La tribuna

manuel Bustos Rodríguez

Un órdago a la grande

SOSTENER el llamado Estado de bienestar con una demografía bajo mínimos, conseguir una ética social normativa partiendo de una cultura relativista y la pervivencia de España como nación, son tres problemas claves, cuanto menos, para esta primera mitad del siglo XXI. Hoy quiero desarrollar brevemente este último.

Que la ola separatista ha sobrepasado el muro de contención del Estado es un asunto, que no por previsible, deja aún de deparar sorpresas, negativas para quienes creemos en una España con un gran legado histórico, fuerte en su variedad y rica en valores, ahora muy adormecidos. La primera de ellas es la indiferencia generalizada con que se acepta el "derecho a decidir" de una parte del país sobre el resto. Es, por el momento, el mayor logro de los separatistas.
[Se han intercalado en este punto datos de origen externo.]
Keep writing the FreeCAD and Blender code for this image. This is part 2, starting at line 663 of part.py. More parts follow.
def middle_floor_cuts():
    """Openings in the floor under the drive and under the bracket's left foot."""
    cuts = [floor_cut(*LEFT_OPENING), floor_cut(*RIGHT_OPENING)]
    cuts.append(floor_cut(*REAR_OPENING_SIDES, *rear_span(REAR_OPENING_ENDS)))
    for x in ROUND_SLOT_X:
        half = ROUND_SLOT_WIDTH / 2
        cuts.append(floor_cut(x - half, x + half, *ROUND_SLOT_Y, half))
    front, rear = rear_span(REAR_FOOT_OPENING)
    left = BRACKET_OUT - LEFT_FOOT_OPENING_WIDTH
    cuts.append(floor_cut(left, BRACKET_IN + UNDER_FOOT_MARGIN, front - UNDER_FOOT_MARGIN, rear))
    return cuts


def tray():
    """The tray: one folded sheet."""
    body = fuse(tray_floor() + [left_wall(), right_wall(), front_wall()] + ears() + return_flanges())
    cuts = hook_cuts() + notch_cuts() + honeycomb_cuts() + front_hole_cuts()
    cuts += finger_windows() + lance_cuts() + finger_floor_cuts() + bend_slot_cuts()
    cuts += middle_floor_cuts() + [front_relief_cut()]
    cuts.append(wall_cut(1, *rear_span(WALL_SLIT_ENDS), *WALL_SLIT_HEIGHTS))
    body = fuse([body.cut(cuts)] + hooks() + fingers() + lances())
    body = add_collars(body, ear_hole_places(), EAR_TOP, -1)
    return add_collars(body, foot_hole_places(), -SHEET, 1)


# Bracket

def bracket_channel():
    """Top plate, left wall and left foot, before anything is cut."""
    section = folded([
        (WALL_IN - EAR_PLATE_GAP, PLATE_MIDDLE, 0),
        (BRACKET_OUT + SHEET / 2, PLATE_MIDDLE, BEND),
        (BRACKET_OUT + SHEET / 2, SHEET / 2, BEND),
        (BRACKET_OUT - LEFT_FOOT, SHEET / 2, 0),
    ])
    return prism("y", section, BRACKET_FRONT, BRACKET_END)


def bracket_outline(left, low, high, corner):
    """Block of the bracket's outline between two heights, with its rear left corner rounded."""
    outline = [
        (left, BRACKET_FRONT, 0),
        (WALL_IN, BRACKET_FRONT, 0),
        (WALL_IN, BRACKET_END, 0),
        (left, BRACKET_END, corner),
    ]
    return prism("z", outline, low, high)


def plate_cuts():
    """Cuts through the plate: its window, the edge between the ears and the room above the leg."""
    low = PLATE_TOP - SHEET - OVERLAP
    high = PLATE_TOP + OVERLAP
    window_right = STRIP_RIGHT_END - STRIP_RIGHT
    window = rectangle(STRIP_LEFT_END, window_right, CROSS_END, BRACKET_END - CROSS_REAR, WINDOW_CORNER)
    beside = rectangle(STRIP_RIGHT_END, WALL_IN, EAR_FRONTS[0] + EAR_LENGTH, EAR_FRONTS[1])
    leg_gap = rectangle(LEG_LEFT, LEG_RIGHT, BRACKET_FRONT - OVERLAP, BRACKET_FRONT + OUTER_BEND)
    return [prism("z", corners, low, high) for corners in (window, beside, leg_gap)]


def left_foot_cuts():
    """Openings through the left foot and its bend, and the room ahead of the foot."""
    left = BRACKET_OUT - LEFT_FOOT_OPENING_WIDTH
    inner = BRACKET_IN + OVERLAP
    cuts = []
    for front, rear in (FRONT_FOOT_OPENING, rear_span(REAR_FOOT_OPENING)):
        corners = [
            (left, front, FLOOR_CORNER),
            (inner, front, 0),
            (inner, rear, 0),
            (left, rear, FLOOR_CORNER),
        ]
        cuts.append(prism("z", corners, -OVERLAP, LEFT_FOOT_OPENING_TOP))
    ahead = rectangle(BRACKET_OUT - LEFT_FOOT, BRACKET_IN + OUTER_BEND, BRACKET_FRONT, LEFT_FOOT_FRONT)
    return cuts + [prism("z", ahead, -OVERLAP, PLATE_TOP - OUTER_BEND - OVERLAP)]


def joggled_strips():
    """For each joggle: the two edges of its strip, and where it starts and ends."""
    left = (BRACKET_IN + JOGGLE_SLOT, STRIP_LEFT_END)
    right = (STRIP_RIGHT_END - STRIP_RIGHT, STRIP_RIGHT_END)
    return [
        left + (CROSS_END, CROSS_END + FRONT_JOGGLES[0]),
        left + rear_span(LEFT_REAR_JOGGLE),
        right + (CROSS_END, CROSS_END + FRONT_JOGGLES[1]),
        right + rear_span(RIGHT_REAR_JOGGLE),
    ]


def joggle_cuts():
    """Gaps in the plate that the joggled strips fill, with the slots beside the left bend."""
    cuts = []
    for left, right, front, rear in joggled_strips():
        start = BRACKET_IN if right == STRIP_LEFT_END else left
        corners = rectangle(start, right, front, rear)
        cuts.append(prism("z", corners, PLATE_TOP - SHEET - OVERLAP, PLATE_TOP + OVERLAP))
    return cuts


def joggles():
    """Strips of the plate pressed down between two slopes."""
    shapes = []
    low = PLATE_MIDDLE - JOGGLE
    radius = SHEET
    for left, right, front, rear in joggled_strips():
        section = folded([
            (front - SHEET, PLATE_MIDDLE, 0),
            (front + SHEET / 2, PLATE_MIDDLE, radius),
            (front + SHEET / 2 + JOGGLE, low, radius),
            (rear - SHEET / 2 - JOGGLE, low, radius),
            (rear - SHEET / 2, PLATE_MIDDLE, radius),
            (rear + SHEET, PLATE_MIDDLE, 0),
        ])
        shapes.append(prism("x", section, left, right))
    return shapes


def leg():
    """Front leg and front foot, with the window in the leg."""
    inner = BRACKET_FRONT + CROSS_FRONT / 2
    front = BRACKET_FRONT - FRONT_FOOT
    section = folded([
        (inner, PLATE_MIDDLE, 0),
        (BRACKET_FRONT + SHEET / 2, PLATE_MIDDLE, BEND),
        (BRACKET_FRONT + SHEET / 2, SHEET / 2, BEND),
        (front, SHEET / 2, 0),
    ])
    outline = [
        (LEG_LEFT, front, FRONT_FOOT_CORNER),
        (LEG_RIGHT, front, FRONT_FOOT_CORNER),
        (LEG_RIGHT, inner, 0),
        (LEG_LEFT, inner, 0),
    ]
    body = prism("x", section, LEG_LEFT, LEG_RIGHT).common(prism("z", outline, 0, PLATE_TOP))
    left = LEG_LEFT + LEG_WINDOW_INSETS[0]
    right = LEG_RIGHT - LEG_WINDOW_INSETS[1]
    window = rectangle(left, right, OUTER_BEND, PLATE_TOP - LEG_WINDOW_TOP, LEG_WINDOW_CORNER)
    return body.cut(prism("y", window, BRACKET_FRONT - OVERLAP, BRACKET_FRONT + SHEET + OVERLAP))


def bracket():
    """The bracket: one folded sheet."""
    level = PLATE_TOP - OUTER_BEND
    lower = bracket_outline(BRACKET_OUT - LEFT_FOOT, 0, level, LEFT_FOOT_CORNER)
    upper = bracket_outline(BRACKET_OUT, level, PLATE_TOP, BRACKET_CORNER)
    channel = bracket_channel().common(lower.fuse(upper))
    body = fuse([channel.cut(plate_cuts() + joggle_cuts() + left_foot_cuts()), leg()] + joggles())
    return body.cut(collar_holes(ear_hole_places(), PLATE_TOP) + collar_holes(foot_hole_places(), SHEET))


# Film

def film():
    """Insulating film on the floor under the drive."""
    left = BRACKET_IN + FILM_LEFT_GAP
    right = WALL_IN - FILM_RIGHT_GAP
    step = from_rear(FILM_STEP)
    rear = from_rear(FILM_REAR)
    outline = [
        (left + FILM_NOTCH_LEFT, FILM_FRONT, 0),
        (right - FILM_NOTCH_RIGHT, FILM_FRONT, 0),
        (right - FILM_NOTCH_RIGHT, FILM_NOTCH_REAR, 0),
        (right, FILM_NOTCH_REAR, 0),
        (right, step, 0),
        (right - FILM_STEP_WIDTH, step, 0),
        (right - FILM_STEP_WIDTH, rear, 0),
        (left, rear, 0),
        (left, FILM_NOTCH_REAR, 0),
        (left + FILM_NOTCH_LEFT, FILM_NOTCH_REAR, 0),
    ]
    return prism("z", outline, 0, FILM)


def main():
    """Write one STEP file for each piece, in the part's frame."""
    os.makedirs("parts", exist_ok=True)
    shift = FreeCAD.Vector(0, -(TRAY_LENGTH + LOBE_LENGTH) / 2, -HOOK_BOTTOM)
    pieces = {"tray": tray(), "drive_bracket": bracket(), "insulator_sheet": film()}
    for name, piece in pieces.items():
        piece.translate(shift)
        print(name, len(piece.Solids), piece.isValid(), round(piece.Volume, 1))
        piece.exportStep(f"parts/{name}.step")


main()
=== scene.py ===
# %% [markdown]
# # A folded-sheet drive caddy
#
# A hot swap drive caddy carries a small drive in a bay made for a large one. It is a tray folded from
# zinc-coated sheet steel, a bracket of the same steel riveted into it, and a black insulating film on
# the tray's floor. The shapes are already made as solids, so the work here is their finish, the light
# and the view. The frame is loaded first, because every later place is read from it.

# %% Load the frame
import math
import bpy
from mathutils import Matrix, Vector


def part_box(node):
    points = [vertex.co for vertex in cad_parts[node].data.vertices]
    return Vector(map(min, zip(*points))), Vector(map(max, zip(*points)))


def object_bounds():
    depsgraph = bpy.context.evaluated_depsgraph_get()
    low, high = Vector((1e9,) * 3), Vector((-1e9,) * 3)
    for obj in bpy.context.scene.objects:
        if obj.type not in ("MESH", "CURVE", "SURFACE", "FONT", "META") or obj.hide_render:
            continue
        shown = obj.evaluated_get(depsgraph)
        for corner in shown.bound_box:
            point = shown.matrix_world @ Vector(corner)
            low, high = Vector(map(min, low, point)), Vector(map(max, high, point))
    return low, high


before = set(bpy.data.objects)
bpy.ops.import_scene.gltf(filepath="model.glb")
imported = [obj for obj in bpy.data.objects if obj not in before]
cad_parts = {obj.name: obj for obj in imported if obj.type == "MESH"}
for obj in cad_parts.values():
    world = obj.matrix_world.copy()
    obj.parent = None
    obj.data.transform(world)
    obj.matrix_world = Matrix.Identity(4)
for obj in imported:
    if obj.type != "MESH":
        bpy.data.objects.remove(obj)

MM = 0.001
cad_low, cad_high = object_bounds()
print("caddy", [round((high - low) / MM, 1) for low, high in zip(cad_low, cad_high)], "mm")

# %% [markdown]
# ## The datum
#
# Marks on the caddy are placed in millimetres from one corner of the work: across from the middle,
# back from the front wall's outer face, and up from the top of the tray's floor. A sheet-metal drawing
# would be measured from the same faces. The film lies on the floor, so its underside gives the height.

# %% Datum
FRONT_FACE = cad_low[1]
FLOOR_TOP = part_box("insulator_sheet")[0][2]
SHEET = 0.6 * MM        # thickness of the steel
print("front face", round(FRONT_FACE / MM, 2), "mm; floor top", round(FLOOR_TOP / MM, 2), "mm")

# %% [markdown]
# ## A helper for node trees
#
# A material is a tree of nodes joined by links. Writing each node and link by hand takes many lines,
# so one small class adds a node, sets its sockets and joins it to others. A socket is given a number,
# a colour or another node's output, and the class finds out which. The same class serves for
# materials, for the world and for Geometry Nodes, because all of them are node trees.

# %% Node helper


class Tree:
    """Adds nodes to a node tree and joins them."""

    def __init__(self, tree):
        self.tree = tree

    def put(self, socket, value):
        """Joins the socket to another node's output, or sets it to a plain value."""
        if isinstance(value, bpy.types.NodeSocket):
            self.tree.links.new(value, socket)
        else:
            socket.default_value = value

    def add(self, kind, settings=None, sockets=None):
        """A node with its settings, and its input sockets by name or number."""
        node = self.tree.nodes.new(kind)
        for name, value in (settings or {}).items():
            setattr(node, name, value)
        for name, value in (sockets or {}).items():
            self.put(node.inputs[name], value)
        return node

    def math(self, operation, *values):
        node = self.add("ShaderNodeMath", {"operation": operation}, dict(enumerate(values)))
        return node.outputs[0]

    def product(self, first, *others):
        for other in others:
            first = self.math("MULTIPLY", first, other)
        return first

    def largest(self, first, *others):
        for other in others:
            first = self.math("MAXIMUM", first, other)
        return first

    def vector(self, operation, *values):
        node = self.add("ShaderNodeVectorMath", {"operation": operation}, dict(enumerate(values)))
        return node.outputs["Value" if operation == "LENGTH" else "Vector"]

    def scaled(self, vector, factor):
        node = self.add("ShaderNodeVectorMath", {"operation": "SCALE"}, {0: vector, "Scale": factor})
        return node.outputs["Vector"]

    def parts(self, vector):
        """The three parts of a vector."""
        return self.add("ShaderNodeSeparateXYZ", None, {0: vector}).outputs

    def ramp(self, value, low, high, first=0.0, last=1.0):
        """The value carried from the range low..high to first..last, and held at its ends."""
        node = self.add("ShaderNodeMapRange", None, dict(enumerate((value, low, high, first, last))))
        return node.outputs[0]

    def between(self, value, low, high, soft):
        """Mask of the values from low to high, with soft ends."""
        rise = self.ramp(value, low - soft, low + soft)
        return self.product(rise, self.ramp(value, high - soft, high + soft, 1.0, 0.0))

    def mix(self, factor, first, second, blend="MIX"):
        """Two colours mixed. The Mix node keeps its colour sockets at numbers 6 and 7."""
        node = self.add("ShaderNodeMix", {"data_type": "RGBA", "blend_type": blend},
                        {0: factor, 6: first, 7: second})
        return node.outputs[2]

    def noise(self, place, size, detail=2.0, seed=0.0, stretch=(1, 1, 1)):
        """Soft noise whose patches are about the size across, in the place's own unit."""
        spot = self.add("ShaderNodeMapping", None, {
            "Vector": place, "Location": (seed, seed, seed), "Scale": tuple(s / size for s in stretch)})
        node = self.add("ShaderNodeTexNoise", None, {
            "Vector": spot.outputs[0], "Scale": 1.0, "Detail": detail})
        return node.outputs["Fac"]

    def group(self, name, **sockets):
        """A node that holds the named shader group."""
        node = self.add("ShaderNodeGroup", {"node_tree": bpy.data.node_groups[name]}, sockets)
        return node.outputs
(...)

Diría más: la aceptación por tanta gente de que puede subsistir una nación como España, desgajada de piezas fundamentales, como son Cataluña, el País Vasco y, después, lo que venga. Es cierto que hay un cansancio, un agotamiento, después de años de incidir sobre el asunto, de cesiones y pactos, y hoy está muy extendida la idea de que nada cabe ya hacer; de que las iniciativas de los sucesivos gobiernos siempre terminan favoreciendo a los enemigos de la nación.

La segunda sorpresa es la falta de reacción institucional ante un hecho tan grave, que vulnera un pasado común, rompe lazos afectivos e intereses formados a lo largo de los siglos, así como la propia Constitución, base de la convivencia política (y algo más) de los españoles. Cuando escribo las instituciones no me refiero solamente a los partidos, a la izquierda en particular, con su escaso o nulo sentido nacional, sino a quienes, por ley, son garantes de la unidad del país y del respeto a su Constitución, empezando por el propio Rey.

El Gobierno, por su parte, aparece una y otra vez falto de pulso e iniciativa, ante un órdago que crece como una bola de nieve. Peor aún, cediendo continuamente a quien le amenaza, recrimina y desprecia a la mayoría de sus representados. Y ello, estoy seguro, a pesar de que ni él ni la oposición ignoran que ninguna concesión logrará ya cambiar un objetivo separatista tan abiertamente expuesto. Tal vez quiera ganar tiempo hasta que mejore la complicada situación económica. O tema activar el fuego y la incomprensión social consiguiente, ante las duras medidas políticas que ha de tomar. Quizás espera que pase esta legislatura, pierda la mayoría absoluta y su responsabilidad directa en el tema se diluya, en una especie de que lo arregle quien venga después.

El escenario político propicia la inhibición en ciertas actuaciones, para no chocar con la fracción del partido que aspira, según los casos, a gobernar o a mantener el poder en el territorio autonómico correspondiente. Los políticos han perdido la credibilidad, están en horas bajas, como lo está el patriotismo de los españoles, al margen de la selección de fútbol. Ni tan siquiera han llegado a asimilar la legitimidad de la coacción para hacer cumplir la ley en un Estado democrático.

Por eso la prudencia necesaria se convierte en una especie de inacción peligrosa, que fía todo a ver si el problema se amortigua por las contradicciones entre los nacionalistas, la pérdida de apoyo social de los mismos, la provocación inasumible, o, sencillamente, el ascenso de grupos como el de Ciutadans, surgidos de la propia realidad autonómica y susceptibles de poner algo de cordura en medio de la marea independentista, sin ser sospechosos de sucursalismo. O se fía el problema a una hipotética salida de una Unión Europea, cuya cohesión en este y otros muchos temas es más que dudosa. Mientras tanto, el independentismo no deja de crecerse ante la debilidad.

El Gobierno procura no avivar el sentimiento de agravio o ganar tiempo judicializando los contenciosos, aunque luego no se cumplan las decisiones de los jueces. Pero a los separatistas, recordemos, siempre les queda la carta del chivo expiatorio y del agravio comparativo (España nos roba, nos sustrae nuestro derecho a decidir, no nos quiere), que tan buenos resultados les da; la fuerte apuesta de muchos de sus conciudadanos por un escenario posindependiente donde medrar, y la influencia del poderoso aparato propagandístico y coactivo bajo su control. Mejor aún, la ilusión colectiva que supone para muchos ver nacer una nueva nación.

Por eso el enfoque economicista que tantas veces se esgrime y en el que hace tanto hincapié el Gobierno y la oposición, minusvalora la idea de que a la gente, en última instancia, no la mueve sólo el euro, sino otras cosas más etéreas, pero que sirven para dar sentido y esperanza en medio de tanta desazón y crisis en todo, aunque después, liberada ya de los opresores, haya de afrontar la dura realidad del día a día. Es una lección de la Historia.